Philippe Cornet
Philippe Cornet Journaliste musique

Stromae, Selah Sue, Girls In Hawaii ou Saule font partie des Belges dont la gloire résonne bien au-delà des frontières du royaume. Ils sont loin… d’être les seuls !

Vu à New York sur l’Upper West Side : un immense billboard vantant la Stella Artois. Désormais, dans les bars d’Amérique, on peut aussi consommer du Stromae, premier artiste national à faire une telle impression sur le marché nord-américain depuis Soeur Sourire, il y a un demi-siècle. Alors bien sûr, on parle davantage du Centre Bell de Montréal – vingt mille pèlerins en deux soirées de juin 2014 – que du fin fond de l’Alabama. Mais l’invraisemblable tournée suivant la sortie, à l’été 2013, de l’album Racine carrée sanctifie un succès belge à l’export sans précédent : cinq shows de Bercy à Los Angeles et un concert qui clôt 2014, le 17 décembre dernier, devant dix mille fans au PalaLottomatica de Rome. On approche les trois millions d’albums vendus d’une machine contagieuse. L’artiste fut même de la BO du dernier Hunger Games. Reconnaissance d’un personnage qui modélise des chansons formidablement radiophoniques, portées au-delà des limites géographiques de la langue française, par un travail détonant sur l’image. Via un physique de beau-fils idéal légèrement déviant, champion de la médiatisation virale.

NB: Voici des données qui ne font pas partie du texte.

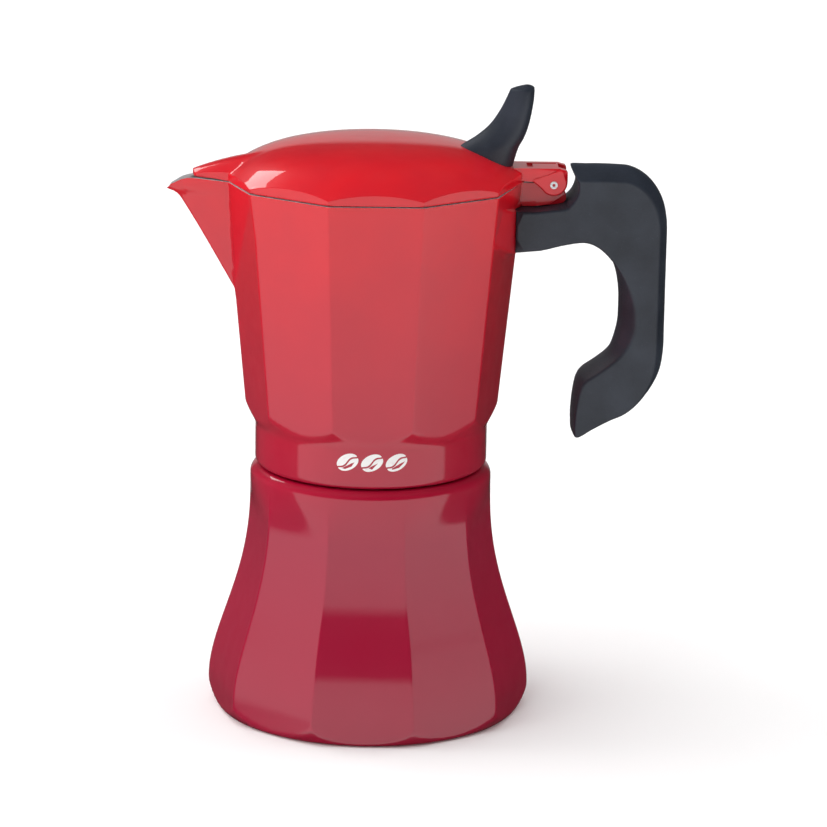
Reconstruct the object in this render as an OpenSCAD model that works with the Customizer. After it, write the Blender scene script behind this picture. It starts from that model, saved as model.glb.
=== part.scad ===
// Ten-sided stove-top moka pot in lacquered cast aluminium, for an induction hob.
// Millimetres. The origin is the centre of the underside and +Z is up.
// +X points at the handle, -X at the spout, and -Y is the front with the emblem.

/* [Boiler] */
// Corner radius of the boiler where it is widest
boiler_r = 51; // [49:0.5:53]
// Height at which the boiler is widest
boiler_wide_z = 7.5; // [6:0.5:9]
// Radius of the boiler just below its shoulder
waist_r = 38; // [37:0.25:39]
// Height of the top of the flared facets
shoulder_z = 75.5; // [74.5:0.25:76.5]
// Angle at which the boiler's facets stop against those of the collector
boiler_turn = -2.3; // [-4:0.1:4]
// Thickness of the boiler's wall behind a facet
boiler_wall = 3.4; // [3:0.1:4]
// Radius of the steel disc in the underside
disc_r = 40; // [36:0.5:42]

/* [Screw thread] */
// Root radius of the boiler's neck
neck_r = 31.4; // [31.2:0.05:31.5]
// Rise of the thread for each turn
pitch = 3.5; // [3.3:0.1:3.6]
// Turns from tight to free
thread_turns = 1.5; // [1.25:0.25:1.5]

/* [Collector] */
// Radius of the collar that screws onto the boiler
collar_r = 36.5; // [36:0.1:37]
// Corner radius of the jug's facets at their bottom
jug_low_r = 39.4; // [39:0.1:40]
// Corner radius of the jug at its rim
jug_rim_r = 46.6; // [46:0.1:47]
// Height of the jug's rim
rim_z = 169.7; // [169.5:0.05:169.8]
// Thickness of the jug's wall
jug_wall = 2.8; // [2.4:0.1:3]
// Height of the column's top
column_top_z = 152; // [140:1:158]

/* [Lid] */
// Height of the lid's crown
crown_z = 182.4; // [181.5:0.1:183]
// Thickness of the lid
lid_wall = 2.2; // [2:0.1:2.4]
// Height of the knob's tip
knob_top_z = 200.7; // [197:0.1:203]

/* [Handle] */
// Width of the handle across the pot
handle_w = 22; // [18:1:24]
// How far the handle's back is crowned
handle_crown = 3; // [1:0.5:3.5]

/* [Hinge] */
// Distance of the lid's hinge pin from the pot's axis
pin_x = 55.4; // [55.2:0.1:55.6]
// Height of the lid's hinge pin
pin_z = 169.8; // [169.7:0.05:169.9]
// Radius of the hinge pin
pin_r = 1.15; // [1:0.05:1.3]

/* [Hidden] */

$fn = 96;
lacquer = [0.78, 0.07, 0.10];
aluminium = [0.80, 0.80, 0.82];
steel = [0.68, 0.69, 0.71];
brass = [0.80, 0.62, 0.28];
black = [0.13, 0.15, 0.17];
silicone = [0.90, 0.90, 0.88];

sides = 10;
side_angle = 360 / sides;
apothem = cos(side_angle / 2);
eps = 0.05;

floor_z = 4.2;
disc_t = 1.2;
neck_in_r = 28.6;
neck_top_z = 90;
collar_low_z = 79.4;

thread_h = 1.5;
thread_gap = 0.4;
thread_root_w = 1.6;
thread_crest_w = 0.8;
male_z = 83.3;
female_z = male_z - pitch / 2;
female_crest_r = neck_r + thread_gap;
female_root_r = neck_r + thread_h + thread_gap + 0.1;

flange_t = 0.85;
gasket_t = 3;
plate_t = 0.7;
gasket_z = neck_top_z + flange_t + eps;
plate_z = gasket_z + gasket_t + eps;
seat_z = plate_z + plate_t + eps;
gasket_r = female_crest_r - 0.5;
gasket_in_r = 26.5;
jug_floor_z = 100.5;
basket_r = 28.1;
basket_wall = 0.8;
basket_low_z = 66;
stem_r = 5;

valve_z = 50;
boss_lift = 0.4;
valve_hex = 9.2;
valve_travel = 1.5;

lid_gap = 0.25;
lid_low_z = rim_z + lid_gap;
hinge_w = 13.3;
lug_w = 6;
cheek_gap = 0.3;
bar_top_z = 174.8;
bar_low_z = 170.6;
screw_x = 51;
arm_end_x = 43.8;
knob_x = 35;
knob_tilt = 19;

// ---------------------------------------------------------------- shared forms

function smooth(t) = let (u = max(0, min(1, t))) u * u * (3 - 2 * u);
function arc(c, r, from, to, n) =
    [for (i = [0:n]) let (a = from + (to - from) * i / n) c + r * [cos(a), sin(a)]];

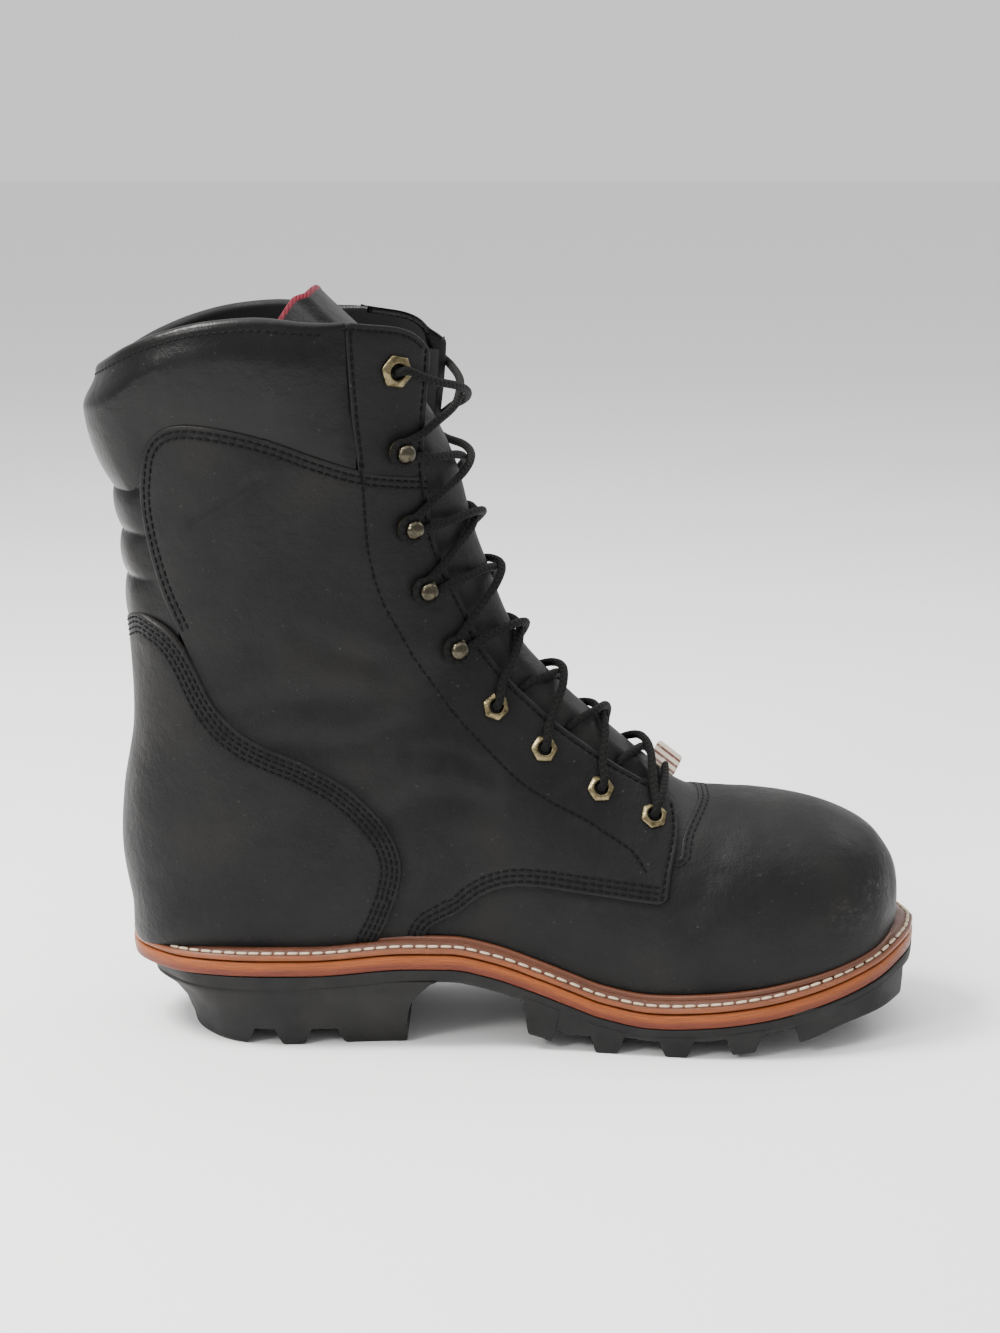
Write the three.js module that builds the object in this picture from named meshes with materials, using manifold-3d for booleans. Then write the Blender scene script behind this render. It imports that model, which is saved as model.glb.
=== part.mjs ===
// Logger boot for the left foot: a nine inch lace-up work boot, as separate pieces.
// Millimetres, +Z up, +X to the toe, -Y to the inner side of the foot.
import * as THREE from "three";
import { mergeVertices } from "three/addons/utils/BufferGeometryUtils.js";
import Module from "manifold-3d";

const wasm = await Module();
wasm.setup();

// Sizes of the last, measured from its heel back along the floor
const LAST_LENGTH = 304;
const BALL_WIDTH = 94.5;
const HEEL_WIDTH = 70;
const INSTEP_HEIGHT = 133;
const SHAFT_RISE = 247.3;
const FORM_SINK = 7;

// Sizes of the upper
const WALL = 2.5;
const OVERLAY = 1.2;
const COLLAR_PAD = 9.3;
const COLLAR_SIDE_PAD = 5;
const RIB_RISE = 2.4;
const THROAT_HALF = 24;
const TONGUE_THICK = 3;
const TONGUE_LAP = 10;
const TONGUE_LEAN = 57;

// Sizes of the sole
const HEEL_HEIGHT = 29.5;
const BALL_HEIGHT = 11.6;
const TOE_SPRING = 21.9;
const RUBBER_BASE = 5;
const MIDSOLE_THICK = 6.2;
const WELT_THICK = 4;
const WELT_SHELF = 8;
const HEEL_SHELF = 4;
const WELT_MARGIN = 6;
const LIP_RISE = 3;
const LIP_WIDTH = 2.2;
const LIP_INSET = 0.8;
const INSOLE_THICK = 3;
const LUG_TAPER = 0.8;
const BASE_TAPER = 0.8;
const HEEL_BASE_SLOPE = 5;
const HEEL_BASE_REACH = 60;
const LUG_CHANNEL = 7;
const LUG_CHANNEL_DEPTH = 5.5;
const GROOVE_FLARE = 1.5;
const GROOVE_DEPTH = 7;
const HEEL_UNDERCUT = 26.5;
const HEEL_TAPER = 2.5;
const HEEL_BREAST_TAPER = 7;
const HEEL_FILLET = 8.5;
const HEEL_TREAD_START = 28.5;
const HEEL_TREAD_LENGTH = 80;

// Sizes of the lacing
const EYELET_INSET = 12;
const EYELET_HOLE = 2.3;
const EYELET_BARREL = 3;
const EYELET_FLANGE = 5.4;
const TOP_EYELET_SCALE = 1.2;
const FLANGE_THICK = 1.2;
const FLANGE_DRAFT = 0.9;
const HOOK_BASE = 5;
const HOOK_NECK = 1.8;
const HOOK_HEAD = 3.4;
const HOOK_HEIGHT = 6.8;
const HOOK_WAIST = 0.6;
const HOOK_SHOULDER = 0.9;
const HOOK_CROWN = 0.75;
const LACE_RADIUS = 1.5;
const KEEPER_LENGTH = 12;
const KEEPER_WIDTH = 11;
const KEEPER_THICK = 1.2;

// Clearances: between pieces that touch, and under hardware on the curved leather
const GAP = 0.3;
const SEAT_GAP = 0.6;

// Numbers of sides of the small round pieces
const ROUND_SIDES = 8;
const HEX_SIDES = 6;
const LACE_SIDES = 5;

// Worked out from the sizes above
const SOLE_LENGTH = HEEL_SHELF + LAST_LENGTH + WELT_SHELF;
const BALL_SOLE_WIDTH = BALL_WIDTH + 2 * WELT_SHELF;
const HEEL_SOLE_WIDTH = HEEL_WIDTH + 2 * WELT_SHELF;
const SEAT_RISE = MIDSOLE_THICK + WELT_THICK;
const HEEL_SEAT = HEEL_HEIGHT + SEAT_RISE;
const BALL_SEAT = BALL_HEIGHT + SEAT_RISE;
const ANKLE_Z = BALL_SEAT + INSTEP_HEIGHT;
const COLLAR_Z = HEEL_SEAT + SHAFT_RISE;
const BEYOND = 60;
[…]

Au moment où Stromae annonce d’autres dates US en 2015, notamment un prestigieux show au Madison Square de New York en octobre, Selah Sue s’apprête à lancer son second album, Reason, début mars. La louvaniste de 25 ans aux mélopées funky-reggae joue, elle, d’un registre inverse à celui de Paul Van Haver : une variété anglo-saxonne dont la belgitude semble absente. Résultat : 300 000 pièces vendues en France, de l’or en Pologne et du platine aux Pays-Bas, plus un intérêt Outre-Atlantique pour celle dont on dit qu’elle sera bientôt visitée par Prince. Discographiquement parlant s’entend. Une pub avec sa voix pour Häagen-Dazs, reprise d’un titre du bluesman ancestral Willie Dixon, portant aussi la bonne parole de Selah sur la planète. Si ces deux artistes dissemblables franchissent les étroites frontières du royaume, c’est aussi grâce à un soutien décisif de leur label – Universal pour le Bruxellois, Because Music/Warner pour la jeune flamande. Sans cela, les possibilités de toucher le public mainstream restent vraiment minces. La vraie nouveauté est que l’export du rock belge – au sens très large – provoque l’un ou l’autre phénomène massif et concerne d’autres musiques a priori moins commerciales. Ainsi Girls In Hawaii, revenu en début d’année via l’album Everest, a donné en 2014 des dizaines de concerts de la Chine à la Hongrie, visitant des festivals importants tels que les Paléo et Montreux suisses, remplissant un Olympia parisien et repartant même à l’automne pour une seconde tournée en version acoustique.

Moins connu du côté francophone : l’anversois Milow, folk-rockeux ayant vendu plus d’un million d’albums en Europe et provoqué en 2009 un véritable ouragan via sa reprise d’Ayo Technology de 50 Cent, 52 millions de vues sur Internet. Ces jours-ci, il remplit des salles de 1 000 à 2 500 places dans une demi-douzaine de pays européens… En attendant l’exportation méritée de formations telles que BRNS, The Feather ou La Chiva Gantiva, l’arme surprise pourrait bien être celle du duo. Deux beaux exemples : Ozark Henry réenregistrant sa chanson We Are Incurable Romantics avec la star italienne Elisa, triomphant aux Arènes de Vérone l’été dernier et chatouillant les charts transalpins. Et puis Saule, en compagnie de Charlie Winston, décrochant dans la même Italie un disque d’or pour l’irrésistible Dusty Men. Si le rock noir-jaune-rouge est tendance à l’international 2015, il le doit à des talents individuels plutôt qu’à un style générique, la Belgian Touch étant forcément plurielle.